Problem to work on –
Gather every line that includes the word "this", please.

Task material –
▬▬▬▬▬▬

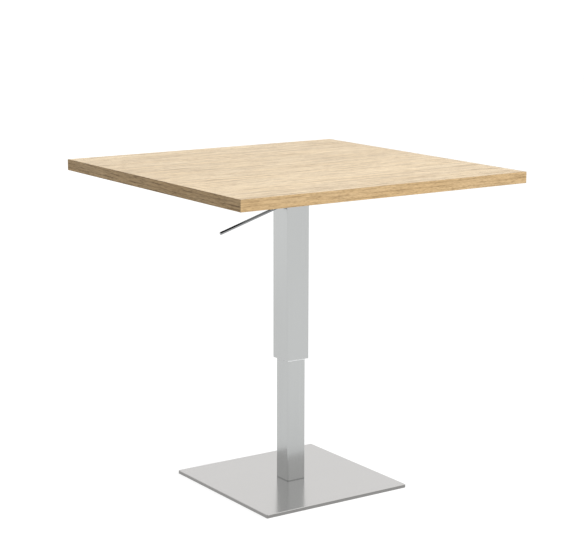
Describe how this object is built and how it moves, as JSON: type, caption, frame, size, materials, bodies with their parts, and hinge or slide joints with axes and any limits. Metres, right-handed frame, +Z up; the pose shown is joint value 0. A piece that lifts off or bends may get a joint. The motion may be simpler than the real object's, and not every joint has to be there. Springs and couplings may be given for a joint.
{
  "type": "telescoping pedestal table",
  "caption": "Square wood-topped pedestal table on a telescoping square steel column with a gas-spring release lever and a flat square foot plate.",
  "frame": {"origin": "on the floor under the middle of the foot plate, on the column's axis", "axes": "+Z up along the column; +X along the grain of the top; the release lever points along -X"},
  "size_m": [0.75, 0.75, 0.75],
  "materials": {
    "oak_face": "clear-lacquered oak veneer, straight fine grain",
    "oak_edge": "clear-lacquered oak edge strip, grain along the edge",
    "board_core": "raw particle board",
    "under_face": "matt black balancing laminate",
    "stainless_tube": "stainless, fine grain along the tube",
    "stainless_plate": "stainless, fine straight grain, bright bevel",
    "black_steel": "fine-textured black powder coat",
    "zinc_steel": "bright zinc plating",
    "satin_lever": "satin chrome",
    "bright_rod": "hard chrome",
    "guide_plastic": "light grey acetal",
    "glide_plastic": "black nylon"
  },
  "bodies": {
    "base": {"base_plate": "stainless_plate", "foot_flange": "zinc_steel", "base_screws": "zinc_steel", "inner_tube": "stainless_tube", "upper_guide": "guide_plastic", "gas_cylinder": "black_steel", "cylinder_end_plug": "zinc_steel", "cylinder_locknut": "zinc_steel", "rod_guide": "zinc_steel"},
    "upper": {"outer_tube": "stainless_tube", "lower_guide": "guide_plastic", "piston": "zinc_steel", "piston_rod": "bright_rod", "rod_nut_lower": "zinc_steel", "rod_nut_upper": "zinc_steel", "release_yoke": "zinc_steel", "pivot_bolt": "zinc_steel", "pivot_nut": "zinc_steel", "top_plate": "zinc_steel", "tabletop_screws": "zinc_steel", "tabletop_core": "board_core", "under_veneer": "under_face", "top_veneer": "oak_face", "edge_strip_front": "oak_edge", "edge_strip_back": "oak_edge", "edge_strip_left": "oak_edge", "edge_strip_right": "oak_edge"},
    "lever": {"lever_hub": "zinc_steel", "lever_rod": "satin_lever"},
    "release_pin": {"release_pin": "zinc_steel"},
    "glide_front_left": {"glide_foot_front_left": "glide_plastic"},
    "glide_front_right": {"glide_foot_front_right": "glide_plastic"},
    "glide_back_left": {"glide_foot_back_left": "glide_plastic"},
    "glide_back_right": {"glide_foot_back_right": "glide_plastic"}
  },
  "joints": [
    {"name": "column_lift", "type": "slide", "parent": "base", "child": "upper", "axis": [0, 0, 1], "range_m": [-0.25, 0]},
    {"name": "lever_pivot", "type": "hinge", "parent": "upper", "child": "lever", "pos_m": [-0.013, 0, 0.66435], "axis": [0, 1, 0], "range_deg": [0, 9], "stiffness_Nm_per_rad": 4, "springref_deg": -11.46},
    {"name": "pin_press", "type": "slide", "parent": "upper", "child": "release_pin", "axis": [0, 0, 1], "range_m": [-0.0021, 0]},
    {"name": "glide_front_left_screw", "type": "slide", "parent": "base", "child": "glide_front_left", "axis": [0, 0, -1], "range_m": [0, 0.003]},
    {"name": "glide_front_right_screw", "type": "slide", "parent": "base", "child": "glide_front_right", "axis": [0, 0, -1], "range_m": [0, 0.003]},
    {"name": "glide_back_left_screw", "type": "slide", "parent": "base", "child": "glide_back_left", "axis": [0, 0, -1], "range_m": [0, 0.003]},
    {"name": "glide_back_right_screw", "type": "slide", "parent": "base", "child": "glide_back_right", "axis": [0, 0, -1], "range_m": [0, 0.003]}
  ],
  "couplings": [
    {"joint": "pin_press", "follows": "lever_pivot", "m_per_rad": -0.01325}
  ]
}
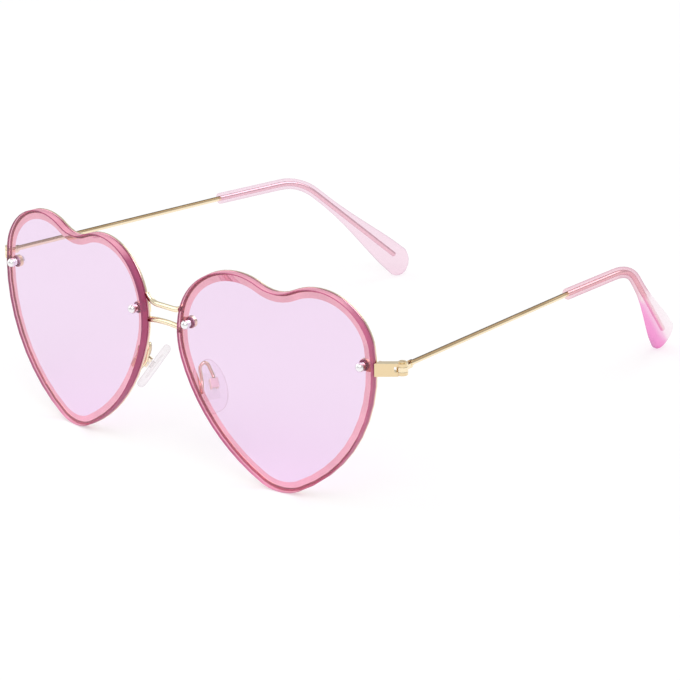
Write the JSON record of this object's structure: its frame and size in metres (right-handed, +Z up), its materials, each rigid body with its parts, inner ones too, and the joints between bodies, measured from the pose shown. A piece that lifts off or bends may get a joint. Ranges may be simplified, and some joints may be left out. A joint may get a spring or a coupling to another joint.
{
  "type": "heart shaped sunglasses",
  "caption": "Heart shaped sunglasses: lilac bevelled lenses on gold wire rims, double bridge, adjustable nose pads and folding wire temples with plastic tips.",
  "frame": {"origin": "middle of the whole part's box, on the surface that the open glasses stand on", "axes": "+Z up, the front with the lenses faces -Y, the temples run back along +Y, +X is the wearer's left"},
  "size_m": [0.1436, 0.1578, 0.0575],
  "materials": {
    "lens_plastic": "polished, lilac tint with a pink bevel",
    "gold_metal": "polished pale gold plating",
    "silver_metal": "bright turned metal",
    "clear_bush": "clear",
    "tip_plastic": "polished translucent pink",
    "pad_silicone": "soft translucent",
    "insert_plastic": "plain"
  },
  "bodies": {
    "front": {"lens_left": "lens_plastic", "lens_right": "lens_plastic", "rim_wire_left": "gold_metal", "rim_wire_right": "gold_metal", "bridge_upper_bar": "gold_metal", "bridge_lower_bar": "gold_metal", "nose_lug_left": "gold_metal", "nose_lug_right": "gold_metal", "end_piece_left": "gold_metal", "end_piece_right": "gold_metal", "lens_studs_left": "silver_metal", "lens_studs_right": "silver_metal", "stud_bushes_left": "clear_bush", "stud_bushes_right": "clear_bush", "stud_nuts_left": "silver_metal", "stud_nuts_right": "silver_metal", "hinge_screw_left": "gold_metal", "hinge_screw_right": "gold_metal", "pad_arm_left": "gold_metal", "pad_arm_right": "gold_metal", "pad_box_left": "gold_metal", "pad_box_right": "gold_metal", "pad_screw_left": "silver_metal", "pad_screw_right": "silver_metal"},
    "temple_left": {"temple_wire_left": "gold_metal", "temple_tip_left": "tip_plastic"},
    "temple_right": {"temple_wire_right": "gold_metal", "temple_tip_right": "tip_plastic"},
    "pad_left": {"nose_pad_left": "pad_silicone", "pad_insert_left": "insert_plastic"},
    "pad_right": {"nose_pad_right": "pad_silicone", "pad_insert_right": "insert_plastic"}
  },
  "joints": [
    {"name": "temple_fold_left", "type": "hinge", "parent": "front", "child": "temple_left", "pos_m": [0.07035, -0.06263, 0.03924], "axis": [0, 0, 1], "range_deg": [0, 71]},
    {"name": "temple_fold_right", "type": "hinge", "parent": "front", "child": "temple_right", "pos_m": [-0.07035, -0.06263, 0.03924], "axis": [0, 0, -1], "range_deg": [0, 80]},
    {"name": "pad_tilt_left", "type": "hinge", "parent": "front", "child": "pad_left", "pos_m": [0.0122, -0.06959, 0.02314], "axis": [-0.5, -0.866, -0.0071], "range_deg": [-6, 6]},
    {"name": "pad_tilt_right", "type": "hinge", "parent": "front", "child": "pad_right", "pos_m": [-0.0122, -0.06959, 0.02314], "axis": [-0.5, 0.866, 0.0071], "range_deg": [-6, 6]}
  ]
}
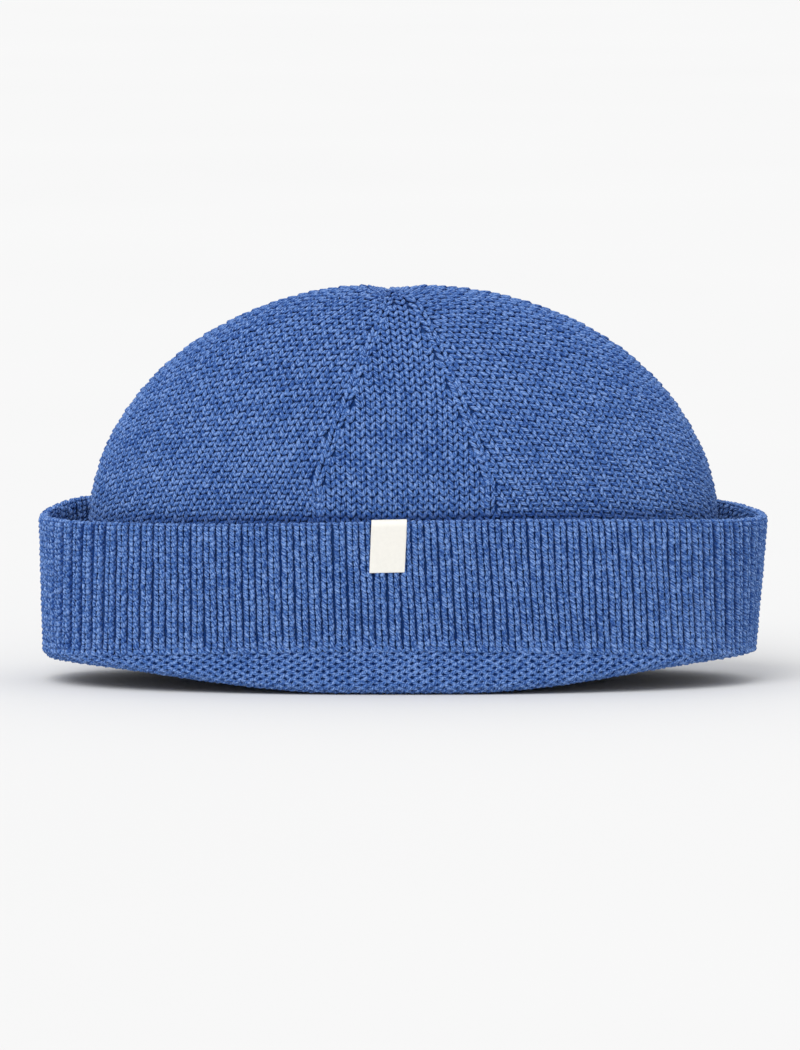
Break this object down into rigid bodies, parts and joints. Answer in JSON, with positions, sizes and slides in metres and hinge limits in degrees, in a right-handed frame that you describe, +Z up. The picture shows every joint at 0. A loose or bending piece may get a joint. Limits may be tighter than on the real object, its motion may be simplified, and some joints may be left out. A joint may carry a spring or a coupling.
{
  "type": "fisherman beanie",
  "caption": "Short blue knitted fisherman beanie with a gored dome, a turned-up ribbed cuff and a small bare label.",
  "frame": {"origin": "on the surface it rests on, under the middle of the hat", "axes": "+Z up, -Y towards the front with the label, +X towards the hat's left side, which is on the right in a front view"},
  "size_m": [0.22, 0.0961, 0.1189],
  "materials": {
    "crown_knit": "matt wool stockinette",
    "turned_knit": "matt wool, purl side out",
    "cuff_knit": "matt wool rib",
    "label_tape": "matt woven cotton tape"
  },
  "bodies": {
    "root": {"crown": "crown_knit", "turn_band": "turned_knit", "cuff": "cuff_knit", "label": "label_tape"}
  },
  "joints": []
}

▬▬▬▬▬▬

Result of the task –
Describe how this object is built and how it moves, as JSON: type, caption, frame, size, materials, bodies with their parts, and hinge or slide joints with axes and any limits. Metres, right-handed frame, +Z up; the pose shown is joint value 0. A piece that lifts off or bends may get a joint. The motion may be simpler than the real object's, and not every joint has to be there. Springs and couplings may be given for a joint.
Write the JSON record of this object's structure: its frame and size in metres (right-handed, +Z up), its materials, each rigid body with its parts, inner ones too, and the joints between bodies, measured from the pose shown. A piece that lifts off or bends may get a joint. Ranges may be simplified, and some joints may be left out. A joint may get a spring or a coupling to another joint.
Break this object down into rigid bodies, parts and joints. Answer in JSON, with positions, sizes and slides in metres and hinge limits in degrees, in a right-handed frame that you describe, +Z up. The picture shows every joint at 0. A loose or bending piece may get a joint. Limits may be tighter than on the real object, its motion may be simplified, and some joints may be left out. A joint may carry a spring or a coupling.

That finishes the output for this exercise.